They say that you work through the problems of your day in your dreams. I love pregnancy because it's the one time in my life when I actually remember my dreams. This is mainly because 3 times nightly, my slumber is interrupted for potty breaks. The last three nights, I have had dreams too vivid and funny not to record somewhere, so you my loyal blog site, will be their permanent record.
Nightmares and their aftermath had left me dragging through each day for a whole week. Normally I am blissfully unaware of what happens in my REM sleep, but, I'm pregnant. I would wake to go and pee, and go to sleep, only to continue with my dreams playing out all of my fears. At 2:30 one morning I woke for that night's second pee stop with my heart racing, and I couldn't stand it any more. My latest dream was the first to include the baby we are expecting. Brandon and I walked with all of our children along and endless coast somewhere in Hawaii. Brandon held a sweet little white bundle of a baby. We walked past seeing pool after pool, ending up at a sandy beach. Soon, waves started to rise, growing larger every second. Having grown up swimming in the ocean, I knew that in order to avoid being pounded into the sand, you needed to dive under them. I yelled unheard instructions to the family, and soon everyone was covered by the waves. Somehow, everyone survived the onslaught, and I woke up breathless. I decided to read my bible so that I wouldn't have the memory of that dream in my mind. It comforted me, but I knew I had to do something to stop these dreams so that I could rest. Prayer always works for me when I'm desperate, so I prayed for angels to be around our home, and for God to protect my dreams, so that I could rest and the enemy would leave us alone. I was desperate to sleep soundly.
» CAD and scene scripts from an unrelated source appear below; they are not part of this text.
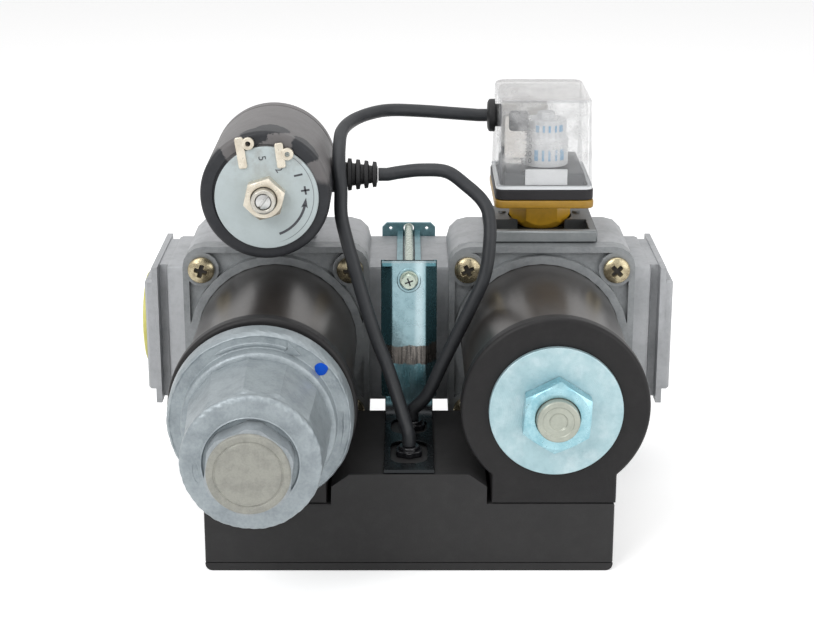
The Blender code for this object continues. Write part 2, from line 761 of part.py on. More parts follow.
def bonnet(side):
    """The cover of a station: a sunken field with a rim, four screw bosses and the coil's collar."""
    label = SIDE_NAMES[side]
    base = along(station(side), GAP)
    outline = rounded_rectangle(STATION_WIDTH, STATION_HEIGHT, STATION_CORNER)
    inner = rounded_rectangle(
        STATION_WIDTH - 2 * BONNET_RIM, STATION_HEIGHT - 2 * BONNET_RIM, STATION_CORNER - BONNET_RIM
    )
    cover = plate(f"bonnet_{label}", [outline], BONNET_THICKNESS - GAP, base, FRONT, "cast_aluminium")
    field = plate(
        f"bonnet_field_{label}", [inner], BONNET_THICKNESS, along(station(side), BONNET_FIELD), FRONT
    )
    bore = TUBE_RADIUS + GAP
    x, y, z = base
    holes = []
    head_room = SCREW_HEAD_RADIUS + GAP
    for i, (dx, dz) in enumerate(bonnet_screw_places(), 1):
        spot = (x + dx, y, z + dz)
        cut(field, prism(f"boss_{label}_{i}", BOSS_RADIUS, 3 * BONNET_THICKNESS, spot, FRONT))
        hole_radius = SCREW_RADIUS + SCREW_HOLE_CLEARANCE
        length = 2 * BONNET_THICKNESS
        holes.append(
            prism(f"bonnet_hole_{label}_{i}", hole_radius, length, along(spot, -0.002), FRONT, sides=TINY)
        )
        seat = along(spot, BONNET_THICKNESS - GAP / 2)
        holes.append(prism(f"head_room_{label}_{i}", head_room, length, seat, FRONT))
    collar = SHELL_RADIUS + GAP
    top = BONNET_THICKNESS + COLLAR_RISE
    place_of_collar = station(side)
    cut(cover, field)
    join(
        cover,
        ring(
            f"collar_{label}",
            collar,
            collar + COLLAR_WALL,
            BONNET_FIELD / 2,
            top,
            place_of_collar,
            FRONT,
            steps=BROAD,
        ),
    )
    counterbore = FLANGE_BACK + TUBE_FLANGE_THICKNESS + GAP
    seat = [
        (0, -0.002),
        (TUBE_FLANGE_RADIUS + GAP, -0.002),
        (TUBE_FLANGE_RADIUS + GAP, counterbore),
        (bore, counterbore),
        (bore, 2 * BONNET_THICKNESS),
        (0, 2 * BONNET_THICKNESS),
    ]
    cut(cover, turned(f"bonnet_bore_{label}", seat, station(side), FRONT), *holes)
    return cover


def pan_head(radius, height, seat, steps=3):
    """Half section of a domed screw head that stands on a seat."""
    rim = height * 0.35
    dome = [
        (radius * math.cos(a), seat + rim + (height - rim) * math.sin(a))
        for a in (math.pi / 2 * i / steps for i in range(steps + 1))
    ]
    return [(radius, seat)] + dome[:-1] + [(0, seat + height)]


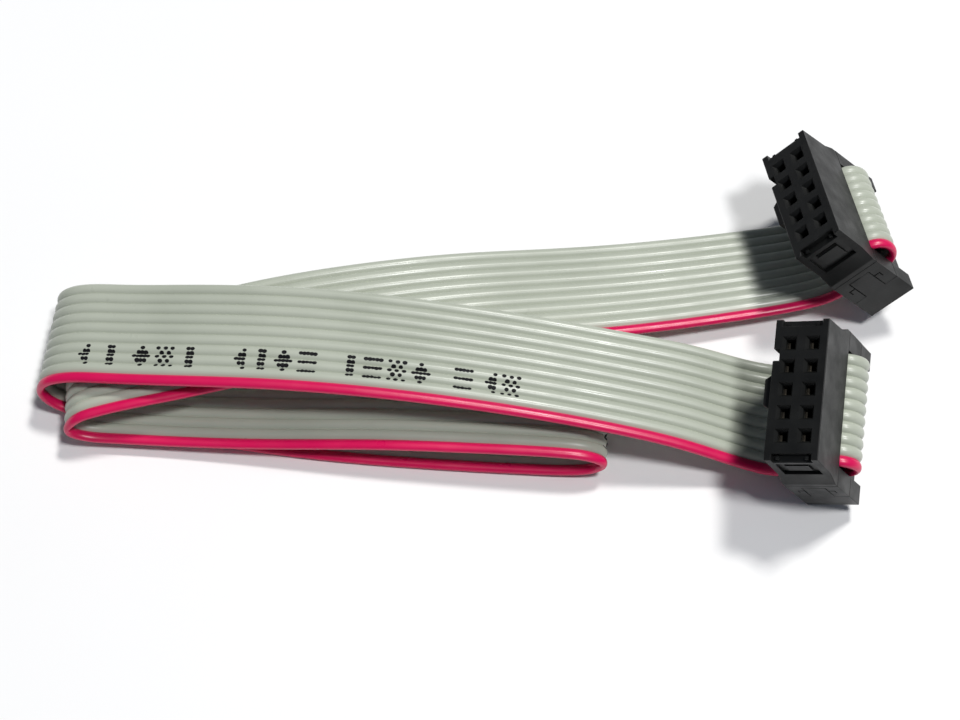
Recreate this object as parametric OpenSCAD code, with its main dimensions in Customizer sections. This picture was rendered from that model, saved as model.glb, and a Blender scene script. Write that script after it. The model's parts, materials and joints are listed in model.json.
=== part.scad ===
// Flat ribbon cable, ten wires wide, with a two-row socket crimped on each end.
// Lengths are in millimetres. The cable lies folded in three on a surface at z = 0.
//
// A socket is drawn in its own axes: x runs along the row of wires towards the coloured edge wire,
// y runs towards the plain side of the socket, and z points out of the mating face, which is at z = 0.

/* [Ribbon] */
// Distance between the middles of neighbouring wires
wire_pitch = 1.27; // [1.0:0.01:1.6]
// Thickness of the ribbon over the crest of a wire
wire_height = 0.9; // [0.7:0.01:1.1]
// Thickness of the web between two wires
web_height = 0.46; // [0.3:0.01:0.6]
// Diameter of the stranded copper core of a wire
core_d = 0.38; // [0.3:0.01:0.5]

/* [Socket body] */
// Length of the mating face past the ribbon's edge, at each end
end_w = 1.4; // [1.1:0.05:2]
// How far the latch ends stand out past the mating face
latch_out = 0.9; // [0.5:0.05:1.5]
// Thickness of the socket across its two rows
socket_t = 5.9; // [4.9:0.1:7.2]
// Height of the body, from the mating face to the ribbon
body_h = 6.9; // [5.7:0.1:8.4]
// Width of a square hole
hole_w = 1.0; // [0.8:0.05:1.2]
// Length of the polarising key
key_l = 4.2; // [3:0.1:6]
// How far the key stands out from the side
key_proud = 1.0; // [0.6:0.1:1.4]
// Width of the notch in the keyed side
notch_w = 1.3; // [0.8:0.1:1.8]

/* [Cover and strain relief] */
// Height of the cover that presses the ribbon onto the contacts
cover_h = 3.1; // [2.4:0.1:4]
// Height of the strain relief behind the ribbon
relief_h = 2.55; // [1.8:0.05:4]
// Thickness of the strain relief's bar across the rows
relief_t = 4.4; // [3:0.1:4.8]
// Width of the latch arms
arm_w = 2.6; // [1.8:0.1:3]
// How far the ribbon's turn stands out from the plain side, at its middle line
turn_out = 1.05; // [0.6:0.05:1.6]

/* [Contacts] */
// Thickness of the contact strip
strip_t = 0.25; // [0.15:0.01:0.35]
// Width of the fork that pierces the ribbon
fork_w = 0.94; // [0.8:0.02:1.1]

/* [Hidden] */
wires = 10;
columns = wires / 2;
red_wire = wires - 1;
ribbon_w = wires * wire_pitch;
hole_pitch = 2 * wire_pitch;     // each column of holes serves two wires
face_l = ribbon_w + 2 * end_w;
base_l = face_l + 2 * latch_out;
eps = 0.01;                      // overlap that keeps a cut or a union clean

// Clearances.
skin_gap = 0.02;                 // between the ribbon's crests and what clamps it
edge_gap = 0.15;                 // between the ribbon's edges and the posts beside it
arm_gap = 0.05;                  // around a latch arm, a tongue and a contact's fork
bore_gap = 0.01;                 // between a core and the fork's slot

// The space that the ribbon passes through.
slot_h = wire_height + 2 * skin_gap;
slot_l = ribbon_w + 2 * edge_gap;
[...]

My prayers were answered! When I awoke for my 3rd pee at 5:30AM the next day, I remembered being in Germany in my dream. I was there with my whole family to get a hearing or vision test. It was very frustrating to be wasting vacation time doing this, and I was sad realize we'd be heading home to the US without having seen anything. The German nurse gave me a cursory examination and ignored the rest of my family. We were done. Then I looked at my newborn, and realized that it was a boy! I had been told i was having a girl. This was very upsetting news, because i had sewn all pink cloth diapers for the baby. Not only was he a boy, but he had full sized adult teeth that looked like his dad's! I reassured myself that some babies are born with teeth, they disappear and then come back later when it's more appropriate. I also was calling him Liam, because he looked exactly like my friend's son. I could not for the life of me remember what we had named him. I drove with my family to the airport a very perturbed person.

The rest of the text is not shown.